The Canary report that “As protesters were told to leave, mental health worker and Unison rep Karen Reissmann addressed the demonstrators: Unfortunately the police have told us we can’t proceed with this despite what’s going on in the health service.
We’ve been told we will not be able to go ahead with this, I’ll be fined and reported to my employer and disciplined and people here will be fined as well, so we will therefore be shutting it down. I think we’ve made the point we wanted to make, we sent a message to the government. I think it’s outrageous that somehow this is deemed illegal when the size of the crowd here will be ten times bigger in hundreds and thousands of schools tomorrow morning. This isn’t about safety, this is about the government trying to stamp down on protest which I think is a dying shame. The health service will lose out. 1% pay rise. There has been widespread outrage over the Department of Health and Social Care’s recommendation that NHS staff receive only a 1% pay rise.”
The Canary report that “NHS Providers said the long-term funding plan for the NHS, set out by the government, had assumed a pay rise of 2.1% for 2021-22. The Royal College of Nursing is supporting members who want to strike following the pay rise.

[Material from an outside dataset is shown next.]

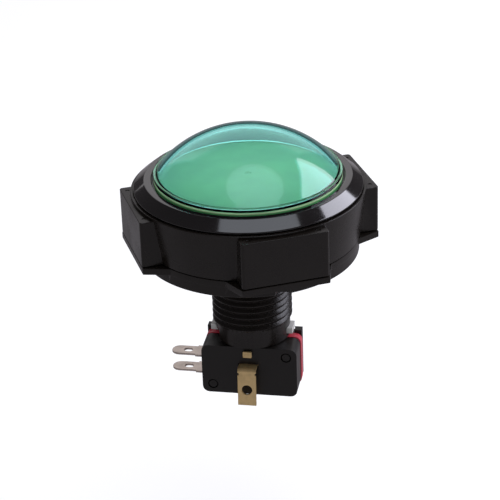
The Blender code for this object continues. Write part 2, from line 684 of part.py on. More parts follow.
def make_contacts(holder):
    """Two flat stampings: upright in the socket, then back and down to a solder tail."""
    half = CONTACT_WIDTH / 2
    step_top = SOCKET_SEAT - SEAT
    step_foot = step_top - CONTACT_WIDTH
    outline = [(-half, 0), (half, 0), (half, step_top), (tail_back(), step_top),
               (tail_back(), -CONTACT_TAIL), (tail_front(), -CONTACT_TAIL), (tail_front(), step_foot),
               (-half, step_foot)]
    middle = (tail_front() + tail_back()) / 2
    hole = arc(CONTACT_HOLE, 0, 2 * math.pi * 15 / 16, 15, (middle, -CONTACT_TAIL + CONTACT_WIDTH))
    for label, low_x, high_x in contact_spans():
        plate("lamp_contact_" + label, [outline, hole], low_x, high_x, BRASS, holder, ALONG_X)


def make_lamp(holder):
    """A wedge-base lamp: plastic base with a post, and the glass over it."""
    half = contact_spans()[1][1] - SEAT
    top = LAMP_BASE_TOP
    base = block("lamp_base", (-half, -LAMP_BASE_HALF_DEPTH, top - LAMP_BASE_LENGTH),
                 (half, LAMP_BASE_HALF_DEPTH, top), WHITE, holder)
    post = rod("lamp_post", (0, 0, top - LAMP_POST), (0, 0, LAMP_POST_TOP), LAMP_POST, parent=holder, segments=16)
    combine(base, post, "UNION")
    foot = top + SEAT
    inner = BULB_RADIUS - BULB_WALL
    outside = dome_arc(BULB_RADIUS, BULB_TOP - BULB_RADIUS, BULB_RADIUS, 5)[::-1]
    inside = dome_arc(inner, BULB_TOP - BULB_RADIUS, inner, 4)
    profile = outside + [(BULB_RADIUS, foot), (inner, foot)] + inside
    turned("lamp_bulb", profile, GLASS, ring=False, segments=24, parent=holder)


def peg_places():
    """Middles of the switch's two mounting holes, in X and Z."""
    half = HOLE_SPACING / 2
    return [(CASE_SHIFT + half, CASE_TOP - HOLE_EDGE), (CASE_SHIFT - half, CASE_BOTTOM + HOLE_EDGE)]


def make_holder_plate(holder):
    """The black plate behind the switch, with a shelf under the socket and two pegs."""
    item = block("switch_holder", (CASE_LEFT, PLATE_FRONT, CASE_BOTTOM + HOLDER_FOOT),
                 (CASE_RIGHT, PLATE_BACK, CASE_TOP + HOLDER_RISE), BLACK_SATIN, holder)
    relief = rod("neck_relief", (0, 0, CASE_TOP), (0, 0, 0), EAR_REACH + SEAT, parent=holder, segments=48)
    combine(item, relief)
    start = math.asin(PLATE_FRONT / THREAD_ROOT)
    shelf = plate("holder_shelf", [arc(THREAD_ROOT, start, math.pi - start, 20)],
                  CASE_TOP - HOLDER_SHELF, CASE_TOP, parent=holder)
    combine(item, shelf, "UNION")
    for number, (x, z) in enumerate(peg_places(), 1):
        peg = rod(f"holder_peg_{number}", (x, PLATE_BACK - SEAT, z), (x, -CASE_FRONT + SEAT / 3, z),
                  PEG_RADIUS, parent=holder, segments=16)
        combine(item, peg, "UNION")
    for label, low_x, high_x in contact_spans():
        slot = block("shelf_slot_" + label,
                     (low_x - SEAT, tail_front() - SEAT, CASE_TOP - HOLDER_SHELF - SEAT),
                     (high_x + SEAT, tail_back() + SEAT, CASE_TOP + SEAT), parent=holder)
        combine(item, slot)
    return item


def make_case(holder):
    """The switch's case, open at the back, with a slot for each terminal."""
    outline = rounded_rectangle(CASE_LEFT, CASE_RIGHT, CASE_BOTTOM, CASE_TOP, CASE_CORNER)
    item = plate("microswitch_case", [outline], -CASE_FRONT, CASE_BACK, BLACK_SATIN, holder, ALONG_Y)
    cavity = block("case_cavity", (CASE_LEFT + CASE_WALL, -CASE_FRONT + CASE_WALL, CASE_BOTTOM + CASE_WALL),
                   (CASE_RIGHT - CASE_WALL, CASE_BACK + CASE_WALL, CASE_TOP - CASE_WALL), parent=holder)
    combine(item, cavity)
    for number, (x, z) in enumerate(peg_places(), 1):
        boss = rod(f"case_boss_{number}", (x, CASE_BACK, z), (x, -CASE_FRONT + CASE_WALL / 2, z),
                   HOLE_RADIUS + BOSS_WALL, parent=holder)
        hole = rod(f"case_hole_{number}", (x, CASE_BACK + SEAT, z), (x, -CASE_FRONT - SEAT, z), HOLE_RADIUS,
                   parent=holder)
        combine(item, boss, "UNION")
        combine(item, hole)
    top_hole = rod("plunger_hole", (PLUNGER_X, PLUNGER_Y, CASE_TOP - 2 * CASE_WALL),
                   (PLUNGER_X, PLUNGER_Y, CASE_TOP + SEAT), PLUNGER_RADIUS + SEAT, parent=holder)
    combine(item, top_hole)
    half_width = TERMINAL_WIDTH / 2 + SEAT
    half_height = TERMINAL_THICKNESS / 2 + SEAT
    for label, level in (("nc", NC_LEVEL), ("no", NO_LEVEL)):
        slot = block("wall_slot_" + label, (CASE_LEFT - SEAT, CONTACT_Y - half_width, level - half_height),
                     (CASE_LEFT + 2 * CASE_WALL, CONTACT_Y + half_width, level + half_height), parent=holder)
        combine(item, slot)
    com_level = CASE_TOP - COM_DROP
    com_slot = block("front_slot", (-COM_WIDTH / 2 - SEAT, -CASE_FRONT - SEAT, com_level - half_height),
                     (COM_WIDTH / 2 + SEAT, -CASE_FRONT + 2 * CASE_WALL, com_level + half_height), parent=holder)
    combine(item, com_slot)
    rivet_level = CASE_TOP - RIVET_DROP
    rivet_hole = rod("rivet_hole", (0, -CASE_FRONT - SEAT, rivet_level), (0, -CASE_FRONT + 2 * CASE_WALL, rivet_level),
                     RIVET_SHANK + SEAT, parent=holder, segments=16)
    combine(item, rivet_hole)
    return item


def make_cover(holder):
    """The red cover on the case's open back."""
    proud = COVER_PROUD
    outline = rounded_rectangle(CASE_LEFT, CASE_RIGHT + proud, CASE_BOTTOM, CASE_TOP + proud / 2, CASE_CORNER)
    holes = [arc(HOLE_RADIUS, 0, 2 * math.pi * 23 / 24, 23, place) for place in peg_places()]
    return plate("microswitch_cover", [outline, *holes], COVER_FRONT, COVER_BACK, RED, holder, ALONG_Y)


def make_plunger(holder):
    """The switch's plunger, with a collar under the case's top wall."""
    collar_top = CASE_TOP - CASE_WALL - SEAT
    radius = PLUNGER_RADIUS
    collar = radius + PLUNGER_COLLAR
    profile = [(0, PLUNGER_TOP), (radius - SEAT, PLUNGER_TOP), (radius, PLUNGER_TOP - SEAT), (radius, collar_top),
               (collar, collar_top), (collar, collar_top - PLUNGER_COLLAR), (radius, collar_top - PLUNGER_COLLAR),
               (radius, PLUNGER_FOOT), (0, PLUNGER_FOOT)]
    item = turned("microswitch_plunger", profile, RED, ring=False, segments=20, parent=holder)
    item.location = (PLUNGER_X, PLUNGER_Y, 0)
    return item


def make_blade(holder):
    """The snap blade, whose origin is its pivot, with the moving contact in its end."""
    half = BLADE_WIDTH / 2
    length = PIVOT_X - BUTTON_X + BUTTON_RADIUS + 3 * SEAT
    outline = [(-length, -half), (0, -half), (0, half), (-length, half)]
    contact_at = (BUTTON_X - PIVOT_X, 0)
    hole = arc(BUTTON_RADIUS + SEAT, 0, 2 * math.pi * 19 / 20, 19, contact_at)
    window = rounded_rectangle(contact_at[0] + half + half, -half, -half / 2, half / 2, half / 4, 2)
    blade = plate("snap_blade", [outline, hole, window], -BLADE_THICKNESS / 2, BLADE_THICKNESS / 2, BRASS, holder)
    blade.location = (PIVOT_X, CONTACT_Y, BLADE_LEVEL)
    contact = rod("moving_contact", (*contact_at, -MOVING_BUTTON / 2), (*contact_at, MOVING_BUTTON / 2),
                  BUTTON_RADIUS, SILVER, holder, 20)
    contact.location = blade.location


def tab_terminal(name, level, holder):
    """One side terminal: inner plate, shoulder and round-ended tab with an oblong hole."""
    half = TERMINAL_WIDTH / 2
    shoulder = SHOULDER_WIDTH / 2
    wall_face = CASE_LEFT - SEAT
    tip = CASE_LEFT - TERMINAL_REACH
    inner = CASE_LEFT + CASE_WALL + TERMINAL_INNER
    round_end = arc(half, math.pi / 2, 3 * math.pi / 2, 10, (tip + half, 0))
    outline = [(inner, half), (wall_face, half), (wall_face, shoulder),
               (wall_face - TERMINAL_SHOULDER, shoulder), (wall_face - TERMINAL_SHOULDER, half)]
    outline += round_end
    outline += [(x, -y) for x, y in reversed(outline[:5])]
    length, width = TERMINAL_HOLE
    centre = CASE_LEFT - TERMINAL_HOLE_AT
    hole = rounded_rectangle(centre - length / 2, centre + length / 2, -width / 2, width / 2, width / 2, 4)
    item = plate(name, [outline, hole], level - TERMINAL_THICKNESS / 2, level + TERMINAL_THICKNESS / 2,
                 SILVER, holder, Matrix.Translation((0, CONTACT_Y, 0)))
    return item


def make_side_terminals(holder):
    """Both side terminals and their contact buttons."""
    tab_terminal("nc_terminal", NC_LEVEL, holder)
    tab_terminal("no_terminal", NO_LEVEL, holder)
    for name, low, high in (("nc_contact", NC_BUTTON_UNDER, NC_BUTTON_UNDER + NC_BUTTON),
                            ("no_contact", NO_BUTTON_TOP - NO_BUTTON, NO_BUTTON_TOP)):
        rod(name, (BUTTON_X, CONTACT_Y, low), (BUTTON_X, CONTACT_Y, high), BUTTON_RADIUS, SILVER, holder, 20)


def strip_outline(path, thickness):
    """The edge of a strip of even thickness that follows a path."""
    sides = ([], [])
    for i, point in enumerate(path):
        before = Vector(path[max(i - 1, 0)])
        after = Vector(path[min(i + 1, len(path) - 1)])
        along = (after - before).normalized()
        offset = Vector((-along.y, along.x)) * thickness / 2
        sides[0].append(tuple(Vector(point) + offset))
        sides[1].append(tuple(Vector(point) - offset))
    return sides[0] + sides[1][::-1]


def make_com_terminal(holder):
    """The bent front terminal, with the bus inside the case that carries the blade's pivot."""
    level = CASE_TOP - COM_DROP
    bus_front = -CASE_FRONT + CASE_WALL + SEAT
    bus_back = bus_front + TERMINAL_THICKNESS
    out = -CASE_FRONT - COM_REACH
    bend = arc(COM_BEND, math.pi / 2, math.pi, 4, (out + COM_BEND, level - COM_BEND))
    kink = level - COM_BEND - COM_NECK
    path = [((bus_front + bus_back) / 2, level)] + bend + [(out, kink), (out - COM_LEAN, kink - COM_TAB)]
    outline = strip_outline(path, TERMINAL_THICKNESS)
    half = COM_WIDTH / 2
    item = plate("com_terminal", [outline], -half, half, BRASS, holder, ALONG_X)
    foot = BLADE_LEVEL - BLADE_WIDTH / 2
    bus_top = CASE_TOP - CASE_WALL - SEAT
    arm_top = peg_places()[0][1] - HOLE_RADIUS - BOSS_WALL - 2 * SEAT
    arm_end = PIVOT_X + SEAT
    bus_outline = [(-half, foot), (arm_end, foot), (arm_end, arm_top), (half, arm_top), (half, bus_top),
                   (-half, bus_top)]
    bus = plate("com_bus", [bus_outline], bus_front, bus_back, parent=holder, plane=ALONG_Y)
    pivot_top = BLADE_LEVEL - BLADE_THICKNESS / 2 - SEAT
    pivot = block("com_pivot", (PIVOT_X - 2 * SEAT, bus_back - SEAT, foot),
                  (arm_end, CONTACT_Y + BLADE_WIDTH / 2, pivot_top), parent=holder)
    combine(item, bus, "UNION")
    combine(item, pivot, "UNION")
    hole_level = kink - COM_TAB + COM_HOLE_UP
    hole = rod("com_hole", (0, out - COM_REACH, hole_level), (0, out + COM_REACH / 2, hole_level), COM_HOLE,
               parent=holder)
    combine(item, hole)
    for number, side in enumerate((half, -half), 1):
        notch = rod(f"com_notch_{number}", (side, out - COM_REACH, kink), (side, out + COM_REACH / 2, kink),
                    COM_NOTCH, parent=holder, segments=12)
        combine(item, notch)
    return item


def make_rivet(holder):
    """The rivet through the case's front wall, over the front terminal."""
    level = CASE_TOP - RIVET_DROP
    head_back = -CASE_FRONT - SEAT
    half_width, half_height = RIVET_WIDTH / 2, RIVET_HEIGHT / 2
    outline = rounded_rectangle(-half_width, half_width, level - half_height, level + half_height, SEAT, 2)
    item = plate("com_rivet", [outline], head_back - RIVET_HEAD, head_back, BRASS, holder, ALONG_Y)
    shank = rod("rivet_shank", (0, head_back - RIVET_HEAD / 2, level), (0, -CASE_FRONT + CASE_WALL, level),
                RIVET_SHANK, parent=holder, segments=12)
    combine(item, shank, "UNION")
    return item


def shade(item):
    """Smooth shading with sharp corners kept."""
    item.data.shade_smooth()
    item.data.set_sharp_from_angle(angle=math.radians(30))


def build():
    """Make every piece."""
    button = axis_empty("button_axis")
    holder = axis_empty("holder_axis", HOLDER_TURN)
    make_lens(button)
    make_diffuser(button)
    make_slider(button)
    make_bezel()
    make_housing()
    make_base(holder)
    make_screws()
    make_spring()
    make_socket(holder)
    make_contacts(holder)
    make_lamp(holder)
    make_holder_plate(holder)
    make_case(holder)
    make_cover(holder)
    make_plunger(holder)
    make_blade(holder)
    make_side_terminals(holder)
    make_com_terminal(holder)
    make_rivet(holder)
    for item in PARTS.objects:
        if item.type == "MESH" and item.data.polygons:
            shade(item)


build()
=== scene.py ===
# %% [markdown]
# An illuminated dome button for a quiz table. A clear turquoise dome covers a green diffuser. Both
# move inside a glossy ring on a black drum with four lugs. A threaded neck below goes through the
# table, and a lamp holder with a snap-action switch hangs from its end.

import json
import math

import bmesh
import bpy
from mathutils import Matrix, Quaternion, Vector

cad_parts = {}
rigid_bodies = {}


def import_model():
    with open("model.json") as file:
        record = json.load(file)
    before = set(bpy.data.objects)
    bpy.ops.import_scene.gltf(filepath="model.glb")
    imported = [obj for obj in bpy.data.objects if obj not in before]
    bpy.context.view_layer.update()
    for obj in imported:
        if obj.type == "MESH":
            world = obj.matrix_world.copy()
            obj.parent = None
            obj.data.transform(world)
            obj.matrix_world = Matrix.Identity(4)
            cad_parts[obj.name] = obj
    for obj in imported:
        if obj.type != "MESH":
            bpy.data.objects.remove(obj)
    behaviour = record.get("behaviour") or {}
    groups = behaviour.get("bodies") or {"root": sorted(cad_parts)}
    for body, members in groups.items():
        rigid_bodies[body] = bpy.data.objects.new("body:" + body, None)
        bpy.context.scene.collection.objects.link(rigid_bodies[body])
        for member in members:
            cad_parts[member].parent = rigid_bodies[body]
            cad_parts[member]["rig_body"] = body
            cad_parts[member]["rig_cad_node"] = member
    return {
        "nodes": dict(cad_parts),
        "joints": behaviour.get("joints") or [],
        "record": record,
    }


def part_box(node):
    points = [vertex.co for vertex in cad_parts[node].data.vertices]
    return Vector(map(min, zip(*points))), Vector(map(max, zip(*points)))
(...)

It has set up at £35m industrial action fund. Unison has also urged people to protest outside their houses on 11 March at 8pm by doing a slow clap. Labour has argued the pay rise amounts to a ‘real terms cut’, and some Conservative backbenchers have also criticised the proposal. Public gatherings have been banned under lockdown restrictions, but some have raised concerns that the right to protest may be under threat as the UK returns to normal. According to Netpol, the government is seeking to amend the Public Order Act in 2021” Under cover of Covid the Tory Sovereign Dictatorship want to introduce their ‘new norma’ of authoritarian oppression that will remain in place for the foreseeable future under one excuse or another: we must not allow this to happen.
The Canary warns that “Netpol said the proposed changes could lead to increased police powers to control protests. It called for the protection of the right to protest, citing evidence from 25 campaign groups that were overwhelmingly in favour of stronger protections on protests.” The police can easily move in and make arrests at small protests, but when the outrage over Government corruption reaches a fever pitch of civil unrest and we all take to the streets on mass the police will require army backup to enforce the authoritarian power of the Tory Sovereign Dictatorship. We should have challenged and demanded full Investigation of the unfathomable result in the Covert 2019 Rigged Election; that success just emboldened the Tories to increase the level of corrupt profiteering and squandering of public funds. There’s more than enough evidence of corruption to remove the Tories from office but we must summon the courage to fight back, protest and challenge them in Court or we will not rescue our democracy for decades! DO NOT MOVE ON!